In recent articles, I have touched on my attempts to find the ways to best hedge risk in these market conditions. While I'm an experienced option trader and I know a lot about options, I'm not setting myself up as an expert, but rather as another option trader always learning and modifying my trading plans according to what I learn. In these articles, I'm inviting you along on the journey. I have freely admitted that in March, I deviated from my plan with disastrous results. A lot of options traders lost money in March, but I lost more than I should have lost. I had always rolled my iron condor spreads, making up the debit I would spend in closing out my original in-trouble spreads by rolling into more contracts. Due to several circumstances--market and illness-related circumstances--I was hit with a situation when I did not think it appropriate to roll into a higher number of contracts. That meant that I had to realize a loss I had thought I would never realize.
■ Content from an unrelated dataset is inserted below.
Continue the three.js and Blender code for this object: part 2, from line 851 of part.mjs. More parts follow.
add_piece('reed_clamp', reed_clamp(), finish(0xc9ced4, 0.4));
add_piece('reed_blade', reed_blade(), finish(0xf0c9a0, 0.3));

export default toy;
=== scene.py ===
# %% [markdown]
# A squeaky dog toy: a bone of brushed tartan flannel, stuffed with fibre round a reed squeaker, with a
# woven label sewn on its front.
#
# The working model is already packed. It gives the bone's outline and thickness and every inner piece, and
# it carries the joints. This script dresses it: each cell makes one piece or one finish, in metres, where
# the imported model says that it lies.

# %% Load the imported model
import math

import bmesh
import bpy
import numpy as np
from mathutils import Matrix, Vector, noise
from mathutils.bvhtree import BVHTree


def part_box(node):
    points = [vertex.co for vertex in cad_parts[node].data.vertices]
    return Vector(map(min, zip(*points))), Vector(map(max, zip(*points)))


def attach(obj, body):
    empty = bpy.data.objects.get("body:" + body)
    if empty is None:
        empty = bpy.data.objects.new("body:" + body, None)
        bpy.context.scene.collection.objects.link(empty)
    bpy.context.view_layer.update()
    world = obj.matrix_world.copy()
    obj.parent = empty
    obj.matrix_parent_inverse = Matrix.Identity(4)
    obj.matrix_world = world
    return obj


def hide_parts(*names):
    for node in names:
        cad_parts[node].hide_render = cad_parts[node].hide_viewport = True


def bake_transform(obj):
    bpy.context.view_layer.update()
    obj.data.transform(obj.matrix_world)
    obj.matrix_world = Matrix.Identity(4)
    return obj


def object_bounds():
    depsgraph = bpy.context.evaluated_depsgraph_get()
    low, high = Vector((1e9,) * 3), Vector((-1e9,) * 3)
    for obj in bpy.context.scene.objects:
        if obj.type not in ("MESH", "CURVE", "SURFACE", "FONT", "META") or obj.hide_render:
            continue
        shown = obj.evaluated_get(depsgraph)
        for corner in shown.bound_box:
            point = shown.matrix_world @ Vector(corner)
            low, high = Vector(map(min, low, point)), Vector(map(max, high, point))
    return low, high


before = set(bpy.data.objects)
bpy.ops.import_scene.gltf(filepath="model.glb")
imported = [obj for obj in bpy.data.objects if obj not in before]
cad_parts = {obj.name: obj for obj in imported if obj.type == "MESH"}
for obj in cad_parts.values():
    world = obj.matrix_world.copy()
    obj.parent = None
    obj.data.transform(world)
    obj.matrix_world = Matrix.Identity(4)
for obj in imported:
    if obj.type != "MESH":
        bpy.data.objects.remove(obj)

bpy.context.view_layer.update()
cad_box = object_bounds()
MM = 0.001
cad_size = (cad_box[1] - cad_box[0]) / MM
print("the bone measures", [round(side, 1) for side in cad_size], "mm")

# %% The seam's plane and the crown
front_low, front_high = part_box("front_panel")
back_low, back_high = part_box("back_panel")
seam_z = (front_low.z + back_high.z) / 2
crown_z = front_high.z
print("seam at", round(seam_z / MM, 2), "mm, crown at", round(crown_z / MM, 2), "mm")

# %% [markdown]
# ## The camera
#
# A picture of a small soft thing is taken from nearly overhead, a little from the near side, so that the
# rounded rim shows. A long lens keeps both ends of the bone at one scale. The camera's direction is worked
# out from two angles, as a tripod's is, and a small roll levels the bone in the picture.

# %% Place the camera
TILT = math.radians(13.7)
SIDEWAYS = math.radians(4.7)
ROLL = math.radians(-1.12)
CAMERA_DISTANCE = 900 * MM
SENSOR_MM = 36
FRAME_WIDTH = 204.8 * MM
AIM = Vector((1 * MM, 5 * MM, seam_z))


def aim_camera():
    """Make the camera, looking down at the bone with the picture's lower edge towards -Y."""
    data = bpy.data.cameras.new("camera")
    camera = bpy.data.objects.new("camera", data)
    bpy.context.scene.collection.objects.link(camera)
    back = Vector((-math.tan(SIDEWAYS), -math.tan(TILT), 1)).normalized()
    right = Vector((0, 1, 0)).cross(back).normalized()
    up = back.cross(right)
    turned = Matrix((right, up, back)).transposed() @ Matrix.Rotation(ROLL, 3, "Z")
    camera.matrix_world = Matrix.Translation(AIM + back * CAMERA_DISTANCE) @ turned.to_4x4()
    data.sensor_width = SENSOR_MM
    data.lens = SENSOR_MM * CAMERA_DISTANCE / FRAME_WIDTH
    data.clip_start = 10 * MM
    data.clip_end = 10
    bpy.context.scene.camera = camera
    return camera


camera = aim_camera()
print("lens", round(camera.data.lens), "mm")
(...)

My quest since then has been to modify my trading plan so that unrealized losses never mount up to more than a preset maximum loss I plan before I ever get into the trade. That sounds so simple now, but I had been trading the same way for many years. I had been unwittingly skirting that same hole in my trading plan all those years without seeing the trap.

Both before and after that March event, I've been talking about hedging deltas. The deltas measure how big a profit or a loss your trade is going to experience if the price moves a certain amount. In a recent article, I talked about the fact that different traders and experts might hedge greater or lower amounts of deltas, depending on their preference, risk tolerance and market outlook. There's no one right way. I mentioned that I had said something to my broker about accidentally hedging too much when I had completely flattened deltas on a trade. He hadn't thought that was over hedging. Different people employ different practices and may vary those typical practices in different circumstances.
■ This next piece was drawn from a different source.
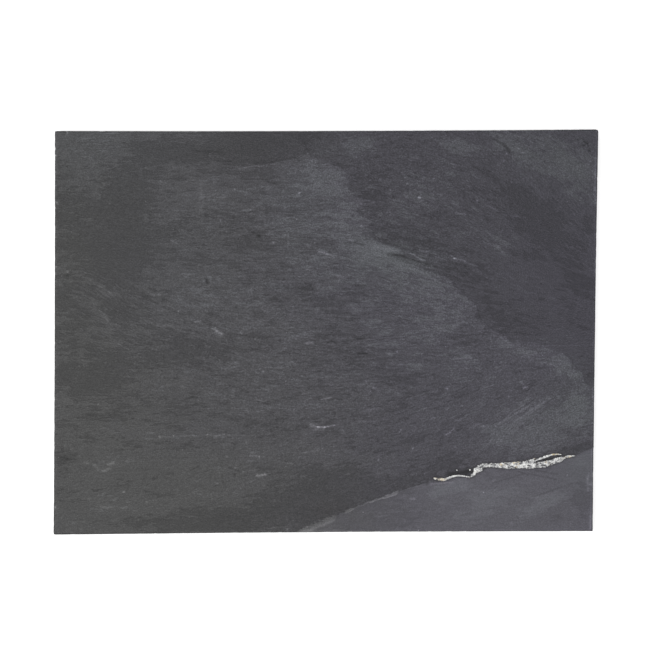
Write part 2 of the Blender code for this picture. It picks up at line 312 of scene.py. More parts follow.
# Strokes left in the face: x, y of each end, half width, tone (above 0 pale, below 0 dark) and
# how far it stands up, all in mm. The dark strokes are partly the slate's own streaks and partly
# painted shade: beside raised pale flakes, in dents and along the quartz crust
MARKS = [
    (-115, 68.5, -111, 66.2, 0.7, 0.5, 0), (-83.6, 2.4, -81, 1, 0.9, 1.1, 0.05),
    (-80, 0.2, -77.6, -1.4, 1.3, 1.4, 0.07), (-122, -32.6, -118, -32.4, 0.6, 0.5, 0.03),
    (-119.4, -34.2, -110.4, -34.6, 0.9, -0.6, -0.05), (-105, -50.2, -99, -48.2, 0.6, -0.8, -0.06),
    (-99, -48.2, -95.4, -48.6, 0.6, -0.8, -0.06), (-153.6, -8.8, -149.6, -11.6, 0.5, 0.8, 0.03),
    (-149.6, -11.6, -134.5, -17.7, 0.45, 0.5, 0.03), (-97.4, 7.4, -92.8, 8.4, 0.6, 1, 0),
    (-5, 59.7, 0.8, 58, 0.75, 1.8, 0.05), (1.4, 57.8, 5.8, 55.6, 0.5, 0.9, 0.03),
    (-0.6, 61.4, 4, 58.6, 0.5, -0.8, -0.04), (-14.6, 65.2, -8, 62.4, 0.6, 0.6, 0.04),
    (14, 66, 21.6, 66.4, 0.7, -0.9, -0.06), (21.6, 66.4, 27.4, 64.6, 0.6, -0.9, -0.06),
    (17.8, 68.6, 19.6, 67.6, 0.7, 1, 0.04), (8.6, 42, 14.2, 40.4, 0.9, 0.8, 0.03),
    (46.5, 57.8, 58, 56.4, 1.1, -0.9, -0.08), (36, 63.4, 55, 60.6, 1.5, 0.45, 0),
    (40, 68, 60, 61.8, 1.2, -0.45, 0), (57, 56.2, 66, 53.4, 0.6, -1, -0.08),
    (64, 54, 74, 50.4, 0.6, -1, -0.06), (74, 50.4, 92, 46, 0.6, -0.9, -0.06),
    (61.6, 58.6, 66, 57.2, 0.5, 1, 0.05), (66, 56.8, 69.6, 54.4, 0.45, 0.9, 0.05),
    (69.6, 54.2, 73.6, 53.2, 0.55, 1.3, 0.05), (69, 60.2, 76, 59.6, 0.7, 1, 0.05),
    (62, 59.6, 68, 58.6, 0.6, -0.7, 0), (78, 56.6, 86, 54.6, 0.4, 0.6, 0.03),
    (92.8, 57, 95.4, 54.4, 0.5, 1, 0.05), (95.4, 54.4, 103.6, 52.6, 0.65, 1.4, 0.05),
    (103.8, 51.6, 111.6, 49.2, 0.4, 0.7, 0.03), (84, 52.4, 92, 50, 0.5, -0.8, -0.05),
    (96, 50.8, 104, 48.6, 0.5, -0.7, -0.05), (88, 39.6, 94, 38, 0.5, 0.5, 0.03),
    (117.6, 66, 124.6, 63.8, 0.6, 0.5, 0.04), (139, 86.2, 141.6, 86, 0.5, 1, 0),
    (118, 94.8, 134, 86.4, 0.35, 1, 0.03), (51, 121.6, 56.6, 118.4, 0.5, 0.6, 0.03),
    (85, 127, 96, 124.6, 0.5, 0.5, 0.03), (96, 88.6, 103.6, 87.4, 0.6, 0.9, 0.04),
    (-98, 134.4, -77, 133.4, 1.2, -0.6, 0), (-80.4, 126.6, -70, 126.8, 0.6, -1, -0.04),
    (-52, 125, -39.6, 126, 0.8, -0.9, -0.05), (-39.6, 126, -23, 130, 0.6, -0.6, -0.04),
    (-69, 120, -60, 122.2, 0.8, 0.5, 0.04), (-60, 122.2, -44, 123.6, 0.7, 0.5, 0.04),
    (-44, 124, -27, 127.6, 0.6, 0.5, 0.04), (-43.6, 111.6, -36.4, 109.6, 0.6, -1, -0.04),
    (-45, 33.8, -10, 31.6, 1.6, -0.6, 0), (-33, 48.8, -25, 48, 1.1, -0.7, 0),
    (-41, 24.2, -35.6, 23.8, 1.1, -0.8, 0), (18, 35.4, 30, 34.4, 0.6, -0.9, -0.05),
    (-34.6, 37.6, -31, 37.4, 0.6, 0.8, 0), (-66, 9.6, -58, 6.4, 0.5, 0.5, 0.03),
    (-58, 6.4, -42, 8.8, 0.6, 0.5, 0.03), (-14.6, -8.4, -10, -8.2, 1, 1.1, 0),
    (-10, -8.8, -6, -10.6, 0.5, 0.7, 0), (0.6, -8.2, 4, -6.6, 0.5, -0.9, -0.04),
    (4, -6.6, 8, -8.2, 0.5, -0.9, -0.04), (0, -3, 5, -1.2, 0.5, -0.7, -0.04),
    (23.4, -5.2, 28.4, -4.6, 0.7, -1, -0.04), (23.4, -15.8, 30.4, -16, 0.7, -1.2, -0.06),
    (54, -24.2, 57, -24.4, 0.6, 0.8, 0), (89.6, -17, 99, -17.6, 0.5, -0.8, -0.04),
    (97, -19.8, 108, -19.4, 0.6, 0.7, 0.03), (-3.6, -50, 4, -48.6, 0.6, 1.8, 0.05),
    (-11, -69.2, -6.2, -70.4, 1.2, 1.3, 0.05), (-6, -70.4, -1, -70.7, 0.8, 1.9, 0.06),
    (-1, -70.6, 6.4, -69.2, 0.65, 1.7, 0.05), (-9, -72.4, -5, -71.8, 0.9, 0.6, 0),
    (-21, -69.4, -12.4, -69.8, 0.6, -0.7, -0.04), (-51.6, -50, -46, -51.4, 0.5, 1.1, 0.04),
    (-50, -51.6, -43, -53, 0.5, -0.8, -0.04), (-17.6, -46.2, -12.6, -45, 0.5, 0.7, 0),
    (-76, -49.4, -71, -50.2, 0.5, 0.7, 0), (-124, -78.1, -88, -76.2, 0.5, 0.55, 0.04),
    (-88, -76.2, -81, -77.2, 0.6, 0.9, 0.04), (-81, -77.2, -75.6, -75.6, 0.6, 0.9, 0.04),
    (-75.6, -76.2, -48, -77, 0.5, 0.45, 0.04), (-20, -90.2, -9, -88.6, 0.6, 0.6, 0.03),
    (-9, -88.6, -2, -86.2, 0.5, 0.6, 0.03), (-51.4, -106.4, -45, -105.8, 0.9, 2, 0),
    (-28.8, -97.2, -24.6, -97.7, 0.6, 0.9, 0), (-56.6, -92, -51.6, -91.6, 0.6, 0.9, 0),
    (-18.2, -107, -14.6, -106.6, 0.7, 0.9, 0), (-81.6, -112.2, -77.6, -112.4, 0.7, 1, 0),
    (-72, -100.2, -64, -103.4, 0.6, -0.8, -0.04), (-62, -103.8, -51, -102.2, 0.5, 0.6, 0),
    (-60, -112, -43, -106, 0.5, 0.4, 0), (24, -66.2, 40, -66.6, 0.6, 0.7, 0.03),
    (28, -58.4, 41, -56.4, 0.7, 0.5, 0.03), (42, -77, 54, -74.6, 0.5, 0.5, 0.03),
    (88.8, -76.2, 92, -74.6, 0.5, 1, 0.04), (92, -74.6, 95.2, -71.2, 0.5, 1.1, 0.04),
    (96.4, -66.2, 101, -64.4, 0.6, 0.9, 0.04), (77.6, -64.6, 81.4, -63.4, 0.6, 0.8, 0),
    (108, -71, 114, -67.6, 0.7, 0.6, 0), (127, -68.6, 149, -54.8, 0.7, 0.45, 0.03),
    (140, -66.4, 158, -54.2, 0.6, 0.45, 0.03), (147, -68, 168, -54.4, 0.6, -0.4, -0.03),
    (150, -61.6, 166, -48.8, 0.6, 0.4, 0.03), (142, -58.4, 156, -49, 0.5, -0.4, -0.03),
    (130, -4, 136, -8.6, 0.6, 0.5, 0.04), (134, -9.6, 142.6, -10, 0.9, 0.5, 0.04),
    (146.6, -41.8, 149.6, -40.6, 0.6, 1.5, 0), (-168, 34.4, -159.4, 28.8, 0.6, 0.8, 0.04),
    (-168, 17, -162, 8.6, 0.9, 0.5, 0.04), (-162, 8.6, -154.4, 3.2, 0.9, 0.55, 0.04),
    (-136, 26.6, -120, 25.2, 0.6, -0.7, -0.04), (-120, 25.2, -113, 20.6, 0.6, -0.7, -0.04),
    (-130, 28, -123, 27.6, 0.6, 0.7, 0.03), (-133, 8, -125, 4.4, 0.6, 0.5, 0.03),
    (-125, 4.4, -115, 4.6, 0.6, 0.6, 0.03), (-92.6, 112, -93.3, 88, 1.7, 0.35, 0),
    (-86.6, 101, -86.9, 89, 0.6, 0.4, 0), (-30.4, 72, -28.9, 74.2, 0.5, 0.7, 0),
    (-28, 73.2, -28.3, 61.8, 0.5, 0.8, 0), (-88.4, 38.6, -88, 37.4, 1.1, -2, -0.35),
    (125, 143.2, 131.6, 139.4, 0.6, -1.2, -0.2), (133, 138.4, 136.2, 134, 1.2, -1.2, -0.3),
    (190.8, 138.6, 192.4, 139, 0.7, -1.7, -0.4), (191.4, 141.2, 194.2, 140, 0.6, -1.5, -0.3),
    (194.4, 139.2, 194.8, 138.4, 0.5, -1.2, -0.3), (195.4, 135.2, 196, 134.2, 0.7, -1.7, -0.4),
    (187, 142.8, 187.8, 142.4, 0.5, -1, -0.1), (162.1, -10.3, 199, -9.7, 0.3, 0.7, 0),
    (-102.6, 113.4, -98, 113, 0.6, 0.5, 0), (-112, 113.2, -104, 113, 0.8, -0.7, 0),
    (-179.4, -96.6, -176.4, -97.4, 1.1, 0.9, 0), (-172, -99, -168.6, -101.6, 1, 0.8, 0),
    (-166, -103, -160.6, -101.4, 1.1, 0.8, 0), (-161.6, -98.4, -157.4, -97, 1.1, 0.9, 0),
    (-195.6, -93.6, -187, -93.8, 1.3, -0.8, -0.04), (-167, -129.6, -159.6, -129.4, 0.8, 0.5, 0),
    (-156, -87.2, -143, -87.4, 0.6, -0.5, -0.03), (-184, -61.2, -159, -61.4, 0.6, -0.35, -0.03),
    (154.5, -122.1, 168, -117.4, 0.5, -0.5, 0), (168, -117.4, 183, -112.4, 0.5, -0.4, 0),
    # The dark strokes of this row and the next three are painted shade in the slot between the two
    # quartz branches and beside the tail, and painted shadow just below the crust
    (91, -105.4, 108, -103.6, 1.2, -1.4, -0.2), (162, -95.2, 175, -92.4, 0.5, -1.4, -0.2),
    (118, -103, 124, -112, 0.5, -0.3, 0), (124, -112, 146, -105.6, 0.5, -0.5, 0),
    (143, -103.4, 150, -106.2, 0.5, -0.7, 0), (155.6, -102.6, 172, -105.6, 0.5, -0.5, 0),
    (150, -105, 171, -109.4, 0.5, -0.5, 0), (78, -112.8, 94, -111.6, 0.7, 0.8, 0),
    (63, -124, 66, -123.8, 0.7, 0.9, 0), (195.2, -104.8, 194, -109, 0.8, 0.6, 0),
    (194, -109, 194.6, -117.6, 0.9, 0.65, 0), (196, -137, 196.2, -146.4, 1, 0.5, 0),
    (199.6, 129, 199.2, 98, 0.8, 0.6, 0),
]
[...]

The question still remains, however: what delta value is so high or low (in the case of a negative delta) that it needs to be hedged, and how much hedging is appropriate? Of course, if we're in a directional trade, we want to benefit from price movement. We don't want flat deltas in a directional trade. We just don't want to lose too much if price moves the other way. In a trade such as an iron condor, we really would like those deltas to stay as flat as possible. We're not going to benefit from price movement away from the point at which we established the iron condor as much as we are going to be hurt by such a movement. Neither do we want to be constantly hedging to keep those deltas flattened because we'll be in dozens of little trades in and out, paying commissions each time. I recently read an article by Jared Woodard in the May issue of Expiring Monthly. Woodard laid out a methodology for determining the right amount of hedge. I thought his suggestion and another's might give our readers a guidepost they can incorporate in their own trading.
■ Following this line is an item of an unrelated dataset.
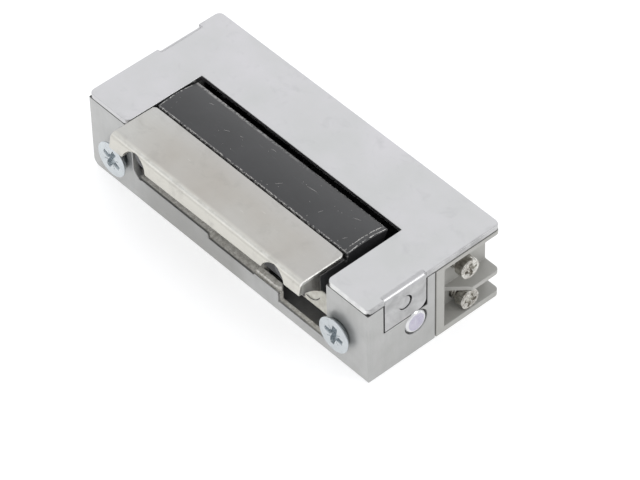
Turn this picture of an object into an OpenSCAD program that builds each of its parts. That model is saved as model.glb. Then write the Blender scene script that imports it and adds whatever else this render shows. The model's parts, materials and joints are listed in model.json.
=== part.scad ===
// Electric door strike: die-cast housing, folded sheet cover, swinging keeper, and behind it the
// locking lever, armature and coil that hold or free the keeper. Millimetres. Sizes are measured
// from the housing's left front bottom corner: x along the length, y from the faceplate side to the
// back, z from the underside to the cover. The origin is at the middle of the underside.

/* [Body] */
// Length of the strike, end to end
body_l = 66.5; // [66:0.1:68]
// Depth behind the faceplate
body_d = 28; // [27.8:0.1:29]
// Height, underside to the top of the cover
body_h = 16; // [15.8:0.1:16.5]
// Thickness of the housing floor
floor_t = 1.2; // [0.8:0.1:1.3]
// Thickness of the housing front wall
front_t = 1.3; // [1:0.1:1.3]
// Thickness of the housing back wall
back_t = 1.4; // [1:0.1:1.6]
// Radius along the bottom edge of the left end
foot_r = 1.3; // [0.5:0.1:1.5]

/* [Cover] */
// Thickness of the cover sheet
sheet_t = 1; // [0.8:0.1:1]
// Left edge of the keeper window
window_x0 = 9.6; // [9.4:0.1:9.7]
// Right edge of the keeper window
window_x1 = 57; // [56.8:0.1:57.4]
// Back edge of the keeper window
window_y1 = 15.8; // [15.6:0.1:16.4]
// Corner radius of the cover
cover_r = 1.1; // [0.5:0.1:1.5]
// Width of each folded end tab
tab_w = 8.7; // [6:0.1:8.8]
// Height of the lower edge of the tabs
tab_z0 = 9.05; // [9.05:0.05:10]
// Front edge of the right tab
tab_right_y = 3.55; // [3.5:0.05:3.6]
// Front edge of the left tab
tab_left_y = 14.65; // [14.6:0.05:15]

/* [Keeper] */
// Left end of the keeper
keeper_x0 = 9.75; // [9.7:0.05:9.9]
// Right end of the keeper
keeper_x1 = 55.1; // [54.6:0.1:55.4]
// Distance of the pivot axis from the front face
pivot_y = 10.1; // [10:0.05:10.2]
// Height of the pivot axis
pivot_z = 6.6; // [6.5:0.05:6.7]
// Distance of the swivel's upper back edge from the pivot axis
swivel_r = 9.9; // [9.7:0.05:9.95]
// How far the keeper's nose stands in front of the front face
nose_reach = 4.1; // [3.6:0.1:4.2]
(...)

Woodard offered this suggestion for striking a balance. As a first step in making the determination, he suggested, a trader might look at a measure such as Average True Range (ATR), available on most charting platforms, and multiply that by the position deltas (p. 7). That will help a trader determine how much the position will profit or lose if the underlying moves the amount predicted by the ATR. Former market maker Dan Sheridan suggests using a one-day standard deviation for the same purpose. For example, imagine an SPX ATM straddle (long call and long put) has a position delta of 13.14, with position deltas shown somewhere on most brokerages' pages. Imagine that at the same time my rough calculation give me +/-14.92 points (dollars, in this case) as a standard deviation for the next day. If I multiplied the position delta by the standard deviation, I would come up with +/-$196.00. That would be the anticipated gain or loss for the next day if the SPX moved a normal standard deviation move either direction that day. Since the position delta had been positive, the trade would theoretically profited $196.00 if the SPX had moved up a standard deviation and theoretically lost $196.00 if the SPX had dropped a standard deviation.

Then Woodard suggests that the trader evaluate whether, if the move happened to be an adverse one, the trader would be comfortable with that amount of loss. That would depend on the size of the trader's account, the trader's risk tolerance and the size of the trade itself. Would it bring you to or past the maximum loss for the position? Sheridan suggests that you look at the loss as a ratio of the buying-power effect of the position, too. If you have a little IBM calendar that cost you a few hundred dollars, a loss of that magnitude is obviously going to matter more to the trade's outcome than if you have a $12,000 SPX straddle.

Of course, delta isn't the only Greek impacting the trade. A straddle is a theta-negative trade that's long vega. That means that it's going to be hurt by the passage of time (the theta-negative part) and benefit from a rise in volatility, so be sure to add in the effect that one day's time decay is going to have, too, adding to the potential loss and taking away some of the potential profit. A drop in volatility will also add to the loss while a rise in volatility will help plump up the position's value. A calendar is a theta-positive trade. It benefits from the passage of time, so an extra day's time is going to somewhat ameliorate any loss if it occurs.

Obviously, delta can't measure all the changes that are going to occur to the position, and Woodard himself mentions gap risk. Also, if we didn't know this previously, we know now that the SPX and other underlyings certainly can move around more than their average true range or a single standard deviation in a day. They can stretch a Bollinger band or otherwise move more than expected, even at the open. However, Woodard and Sheridan's suggestions do provide concrete ways we can measure how much risk is too much for our tolerance level. We can then take steps to ameliorate that risk or even close a position that's so close to maximum loss that a standard move the next day is going to move it way beyond that risk.